Sometimes, investors tend to over-allocate to certain market caps or segments in bullish conditions based on past returns. “There is no scope for such mistakes upon investing in broad market index funds,” says Deepesh Raghaw, Sebi registered investment advisor (RIA).

Being passively managed, these funds have no fund manager risk. They also have lower costs compared to actively managed equity schemes. “Typically, these funds operate at less than half the expense of active funds,” says Trivedi.


No scope for outperformance

These schemes are unlikely to top the performance charts. “If an investor is convinced about the sharp growth prospects of a specific sector, market cap, or theme, a narrower index fund representing those segments would be a better fit,” says Trivedi.

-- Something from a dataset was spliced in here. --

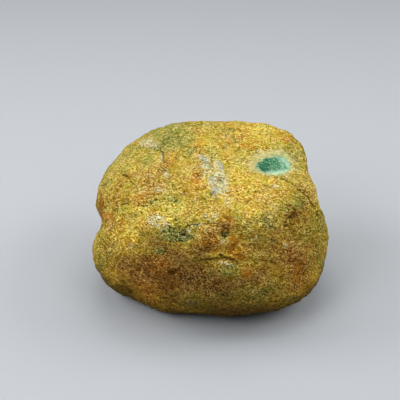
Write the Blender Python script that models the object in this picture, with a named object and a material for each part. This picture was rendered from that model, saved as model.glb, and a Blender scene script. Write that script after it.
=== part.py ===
"""A raw jadeite pebble: one solid stone with a weathered skin and one small ground window.

Metres, +Z up. The stone lies on its flat spot at Z = 0, and the origin is under the middle of its box.
Its front, the side that the photograph shows, faces -Y.
"""

import bmesh
import bpy
import numpy as np

# The tumbled body: flat facets from its breaking, their edges rounded by the river.
# Directions are (azimuth, elevation) in degrees from the stone's middle: azimuth 0 is the right end,
# 90 the back, 180 the left end and 270 the front. The last value is the facet's distance from the middle.
MIDDLE = np.array([0.0006, 0.0017, 0.0298])
ROUNDNESS = 13.0
FACETS = [
    ("right_end", 0, 0, 0.0506),
    ("right_high", 10, 13, 0.0484),
    ("right_shoulder", 24, 28, 0.0539),
    ("back_right_shoulder", 45, 44, 0.0551),
    ("back_shoulder_right", 77, 53, 0.0424),
    ("back_shoulder_left", 107, 53, 0.0431),
    ("back_left_shoulder", 130, 46, 0.0492),
    ("left_shoulder", 156, 29, 0.0514),
    ("left_high", 172, 11, 0.0481),
    ("left_low", 190, -14, 0.0524),
    ("left_under", 204, -30, 0.0556),
    ("front_left_under", 227, -45, 0.0562),
    ("front_left_foot", 248, -53, 0.0450),
    ("front_under", 276, -54, 0.0392),
    ("front_right_under", 312, -46, 0.0514),
    ("right_under", 335, -30, 0.0554),
    ("right_low", 350, -12, 0.0554),
    ("top", 272, 80, 0.0300),
    ("top_left_slope", 172, 62, 0.0404),
    ("front_left_middle", 255, 12, 0.0407),
    ("front_right_middle", 286, 14, 0.0412),
    ("front_left_low", 249, -20, 0.0407),
    ("front_brow_slope", 264, 46, 0.0420),
    ("front_left_brow", 231, 44, 0.0421),
    ("front_left", 216, 29, 0.0480),
    ("front_right", 316, 12, 0.0475),
    ("back", 90, 5, 0.0390),
    ("back_left", 137, 0, 0.0450),
    ("back_right", 45, 0, 0.0440),
    ("back_under", 90, -45, 0.0400),
    ("underside", 0, -90, 0.0308),
    ("underside_right", 10, -70, 0.0420),
    ("underside_back", 90, -70, 0.0385),
    ("underside_left", 162, -70, 0.0430),
]

# Broad worn valleys: start, end, depth, half width. Each fades in over the share FADE_IN of its length.
FADE_IN = 0.30
VALLEYS = [
    ("right_waist", (337, 34), (42, -14), 0.0090, 0.0100),
    ("left_notch", (214, 19), (150, -23), 0.0046, 0.0062),
]

# Round hollows (+) and swellings (-): direction, depth, radius.
HOLLOWS = [
    ("front_pit", (277, 30), 0.0016, 0.0026),
    ("green_hollow", (259, 30), 0.0009, 0.0050),
    ("right_shade", (322, 27), 0.0016, 0.0075),
    ("left_chip", (163, 52), 0.0007, 0.0048),
    ("left_dent", (210, 28), 0.0007, 0.0040),
    ("brown_dent", (250, 5), 0.0014, 0.0090),
    ("belly", (288, -42), -0.0010, 0.0110),
    ("belly_dip", (270, -44), 0.0010, 0.0060),
    ("left_belly", (235, -38), -0.0022, 0.0120),
    ("front_brow", (272, 22), -0.0010, 0.0060),
    ("lower_lip", (281, 8), -0.0011, 0.0070),
    ("back_hollow", (84, 12), 0.0018, 0.0110),
    ("back_chip", (120, 30), 0.0012, 0.0050),
    ("back_knob", (52, -8), -0.0012, 0.0080),
    ("left_back_dent", (160, -6), 0.0010, 0.0070),
    ("right_back_dent", (20, -14), 0.0011, 0.0060),
]

# Healed cracks: the points they run through, depth, and how far the two sides reach before they are
# level again. The first reach is the side on the left of the way that the points run.
CREASES = [
    ("lip", [(262, 15), (268, 18), (276, 18), (281, 16), (288, 11)], 0.0013, 0.0032, 0.0010),
    ("waist_crack", [(340, 44), (331, 39), (328, 31), (331, 20), (336, 7)], 0.0010, 0.0026, 0.0012),
    ("chip_edge", [(150, 42), (160, 52), (180, 57)], 0.0007, 0.0020, 0.0010),
    ("left_crack", [(203, 20), (209, 27), (219, 33)], 0.0007, 0.0012, 0.0012),
    ("foot_crack", [(212, -18), (221, -27)], 0.0008, 0.0020, 0.0010),
    ("right_slash", [(333, 7), (326, -3), (318, -14)], 0.0006, 0.0016, 0.0010),
    ("back_crack", [(60, 30), (72, 22), (88, 20), (104, 8)], 0.0012, 0.0028, 0.0010),
    ("back_foot_crack", [(118, -20), (104, -26), (84, -24)], 0.0009, 0.0022, 0.0010),
]

# The ground window: a flat, slightly sunk ellipse near the right end of the top. It is seen in the
# direction WINDOW_AT, faces WINDOW_NORMAL, and its rim takes the share WINDOW_RIM of its half length.
WINDOW_AT = (349, 50)
WINDOW_NORMAL = (293, 78)
WINDOW_HALF_LENGTH = 0.0070
WINDOW_HALF_WIDTH = 0.0050
WINDOW_TURN = 8.0
WINDOW_SUNK = 0.0006
WINDOW_RIM = 0.25
WINDOW_VIEW = np.cos(np.radians(20))

# Gentle unevenness: wavelength, height, seed.
SWELLS = [(0.034, 0.00026, 3), (0.017, 0.00016, 5), (0.009, 0.00010, 8)]
WAVES_IN_SWELL = 28

# The mesh: squares along each edge of the cube that is blown up into the stone. Those within FINE_REACH
# of a crack or the window's rim are halved.
SQUARES = 26
FINE_REACH = 0.0034


def pointing(azimuth, elevation):
    """The unit vector of a direction in degrees."""
    a, e = np.radians(azimuth), np.radians(elevation)
    return np.array([np.cos(a) * np.cos(e), np.sin(a) * np.cos(e), np.sin(e)])


def body_reach(d):
    """Distance from the middle to the tumbled body along unit vectors d.

    A facet h away is h / (d . n) off along d. The sum of the inverse distances to a high power, turned
    back, is the nearest facet's distance with the edges between facets rounded.
    """
    total = sum(np.maximum(0, d @ pointing(az, el) / h) ** ROUNDNESS for _, az, el, h in FACETS)
    return total ** (-1 / ROUNDNESS)


def path_gap(d, directions):
    """How far each unit vector is from a path over the sphere, in radians, with the side and the place.

    The side is 1 on the left of the way the path runs, as seen from outside, and -1 on the right. The
    place goes from 0 at the path's start to 1 at its end.
    """
    corners = [pointing(*direction) for direction in directions]
    gap = np.full(len(d), np.pi)
    side = np.zeros(len(d))
    place = np.zeros(len(d))
    for number, (a, b) in enumerate(zip(corners[:-1], corners[1:])):
        along = np.clip((d - a) @ (b - a) / ((b - a) @ (b - a)), 0, 1)
        nearest = a + along[:, None] * (b - a)
        nearest /= np.linalg.norm(nearest, axis=1, keepdims=True)
        here = np.arccos(np.clip((d * nearest).sum(1), -1, 1))
        closer = here < gap
        gap = np.where(closer, here, gap)
        side = np.where(closer, np.sign(d @ np.cross(a, b)), side)
        place = np.where(closer, (number + along) / (len(corners) - 1), place)
    return gap, side, place


def smooth(t):
    """0 to 1 with level ends."""
    t = np.clip(t, 0, 1)
    return t * t * (3 - 2 * t)


def swell(points, wavelength, seed):
    """A sum of equal plane waves that run in seeded random ways: an even, gentle unevenness."""
    rng = np.random.default_rng(seed)
    way = rng.normal(size=(WAVES_IN_SWELL, 3))
    way /= np.linalg.norm(way, axis=1, keepdims=True)
    phase = rng.uniform(0, 2 * np.pi, WAVES_IN_SWELL)
    waves = np.sin(points @ way.T * (2 * np.pi / wavelength) + phase)
    return waves.sum(1) * np.sqrt(2 / WAVES_IN_SWELL)


def skin_reach(d):
    """Distance from the middle to the natural surface along unit vectors d, before the window is ground."""
    reach = body_reach(d)
    for _, start, end, depth, half_width in VALLEYS:
        gap, _, place = path_gap(d, [start, end])
        reach = reach - depth * smooth(place / FADE_IN) * np.exp(-((gap * reach / half_width) ** 2))
    for _, direction, depth, radius in HOLLOWS:
        gap = np.arccos(np.clip(d @ pointing(*direction), -1, 1))
        reach = reach - depth * np.exp(-((gap * reach / radius) ** 2))
    for _, directions, depth, left_side, right_side in CREASES:
        gap, side, place = path_gap(d, directions)
        width = np.where(side > 0, left_side, right_side)
        open_share = smooth(6 * place * (1 - place))
        reach = reach - depth * open_share * np.exp(-gap * reach / width)
    points = d * reach[:, None]
    return reach + sum(height * swell(points, length, seed) for length, height, seed in SWELLS)


def window_frame():
    """The window's centre, its normal and the ways of its length and width."""
    toward = pointing(*WINDOW_AT)
    normal = pointing(*WINDOW_NORMAL)
    centre = toward * skin_reach(toward[None, :])[0] - normal * WINDOW_SUNK
    level = np.cross([0, 1, 0], normal)
    level /= np.linalg.norm(level)
    turn = np.radians(WINDOW_TURN)
    length_way = level * np.cos(turn) + np.cross(normal, level) * np.sin(turn)
    return centre, normal, length_way, np.cross(normal, length_way)


def stone_reach(d):
    """Distance from the middle to the stone's surface along unit vectors d.

    Within the window's ellipse the surface is its plane, and the rim blends that into the skin.
    """
    reach = skin_reach(d)
    centre, normal, length_way, width_way = window_frame()
    near = d @ pointing(*WINDOW_AT) > WINDOW_VIEW
    offset = d[near] * reach[near, None] - centre
    span = np.hypot(offset @ length_way / WINDOW_HALF_LENGTH, offset @ width_way / WINDOW_HALF_WIDTH)
    flat_reach = (centre @ normal) / (d[near] @ normal)
    reach[near] += (flat_reach - reach[near]) * smooth((1 + WINDOW_RIM - span) / WINDOW_RIM)
    return reach


def cube_directions(places):
    """Unit vectors from places on the cube, by tangents, so that squares keep an even size."""
    directions = np.tan(np.array(places) * np.pi / 4)
    return directions / np.linalg.norm(directions, axis=1, keepdims=True)


def needs_fine_squares(d):
    """True for the unit vectors that point at a crack or at the window."""
    reach = body_reach(d)
    near = [path_gap(d, directions)[0] * reach < FINE_REACH for _, directions, *_ in CREASES]
    window_gap = np.arccos(np.clip(d @ pointing(*WINDOW_AT), -1, 1)) * reach
    return np.any(near, axis=0) | (window_gap < WINDOW_HALF_LENGTH + FINE_REACH / 2)


def blown_cube():
    """A cube in squares, each corner moved out to the stone's surface along its own direction."""
    stone = bmesh.new()
    bmesh.ops.create_cube(stone, size=2.0)
    bmesh.ops.subdivide_edges(stone, edges=stone.edges[:], cuts=SQUARES - 1, use_grid_fill=True)
    middles = cube_directions([(edge.verts[0].co + edge.verts[1].co) / 2 for edge in stone.edges])
    fine = [edge for edge, near in zip(stone.edges[:], needs_fine_squares(middles)) if near]
    bmesh.ops.subdivide_edges(stone, edges=fine, cuts=1, use_grid_fill=True)
    bmesh.ops.triangulate(stone, faces=[face for face in stone.faces if len(face.verts) > 4])
    directions = cube_directions([corner.co for corner in stone.verts])
    places = directions * stone_reach(directions)[:, None] + MIDDLE
    for corner, place in zip(stone.verts, places):
        corner.co = place
    return stone


def flatten_foot(stone):
    """Cuts off what would reach under Z = 0 and closes the cut with the flat spot it lies on."""
    everything = stone.verts[:] + stone.edges[:] + stone.faces[:]
    bmesh.ops.bisect_plane(
        stone, geom=everything, dist=1e-5, plane_co=(0, 0, 0), plane_no=(0, 0, -1), clear_outer=True
    )
    rim = [edge for edge in stone.edges if edge.is_boundary]
    bmesh.ops.holes_fill(stone, edges=rim, sides=0)
    bmesh.ops.triangulate(stone, faces=[face for face in stone.faces if len(face.verts) > 4])
    bmesh.ops.recalc_face_normals(stone, faces=stone.faces[:])


def skin_material():
    """Matt ochre skin of weathered jadeite."""
    material = bpy.data.materials.new("weathered_skin")
    material.use_nodes = True
    shader = material.node_tree.nodes["Principled BSDF"]
    shader.inputs["Base Color"].default_value = (0.42, 0.28, 0.07, 1)
    shader.inputs["Roughness"].default_value = 0.75
    shader.inputs["Metallic"].default_value = 0.0
    return material


for old in list(bpy.data.objects):
    bpy.data.objects.remove(old)

body = blown_cube()
flatten_foot(body)
mesh = bpy.data.meshes.new("jadeite_pebble")
body.to_mesh(mesh)
body.free()
mesh.materials.append(skin_material())
mesh.shade_smooth()
pebble = bpy.data.objects.new("jadeite_pebble", mesh)
bpy.context.scene.collection.objects.link(pebble)
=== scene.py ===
"""A raw jadeite pebble on a pale studio floor. Metres, +Z up, front to -Y."""

import bpy
import numpy as np
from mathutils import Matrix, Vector


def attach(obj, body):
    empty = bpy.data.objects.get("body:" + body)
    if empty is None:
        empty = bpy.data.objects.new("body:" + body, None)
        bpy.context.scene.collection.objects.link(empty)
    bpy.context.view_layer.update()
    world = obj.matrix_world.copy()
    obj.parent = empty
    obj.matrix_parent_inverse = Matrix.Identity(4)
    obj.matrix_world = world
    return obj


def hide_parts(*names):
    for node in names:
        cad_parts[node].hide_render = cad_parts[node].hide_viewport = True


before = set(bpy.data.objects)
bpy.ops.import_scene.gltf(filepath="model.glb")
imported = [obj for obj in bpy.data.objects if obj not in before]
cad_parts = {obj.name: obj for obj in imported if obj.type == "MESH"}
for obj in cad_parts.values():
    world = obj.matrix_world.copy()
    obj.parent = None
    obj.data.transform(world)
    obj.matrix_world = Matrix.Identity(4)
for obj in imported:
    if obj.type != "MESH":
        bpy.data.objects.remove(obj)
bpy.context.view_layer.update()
scene = bpy.context.scene

# The camera: a short telephoto lens in front of the stone, looking down on it. PEBBLE_MIDDLE is the point
# that the stone's form is worked out from, and it falls on MIDDLE_PIXEL of the 400 by 400 picture.
PEBBLE_MIDDLE = np.array([0.0006, 0.0017, 0.0298])
PICTURE_SIDE = 400
MIDDLE_PIXEL = np.array([210.5, 217.5])
METRES_PER_PIXEL = 0.098 / 236
LENS_MM, SENSOR_MM = 85.0, 36.0
LOOK_DOWN = np.radians(36)

picture_right = np.array([1.0, 0.0, 0.0])
picture_up = np.array([0.0, np.sin(LOOK_DOWN), np.cos(LOOK_DOWN)])
toward_camera = np.cross(picture_right, picture_up)
focal_pixels = PICTURE_SIDE * LENS_MM / SENSOR_MM
camera_distance = METRES_PER_PIXEL * focal_pixels
middle_offset = (MIDDLE_PIXEL - PICTURE_SIDE / 2) * METRES_PER_PIXEL
aim = PEBBLE_MIDDLE - picture_right * middle_offset[0] + picture_up * middle_offset[1]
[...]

Watch out for higher tracking errors in these funds (compared to a Nifty 50 fund). “This could happen due to the lower liquidity in small and microcap stocks,” says Raghaw.

Ideal for new investors

These schemes are ideal for investors without access to investment advisors. “New investors or those with a good risk appetite who plan to stay invested for the long term will find them suitable,” says Sridharan.

These funds can form the core of an equity portfolio. “A broad market index fund can be the foundational building block in an investor’s core portfolio, supplemented by active funds,” says Trivedi.

Investors can have significant exposure to these schemes. “A fund offering broad market exposure can constitute 60-70 per cent of an investor’s core portfolio,” says Basu. In the satellite portfolio, investors can take aggressive bets, using factor funds, and actively managed funds, among others.

Hold these funds for an extended period. “An equity-based index fund should be held for more than five years to average out market volatility and achieve financial goals,” says Sridharan. Invest through a systematic investment plan.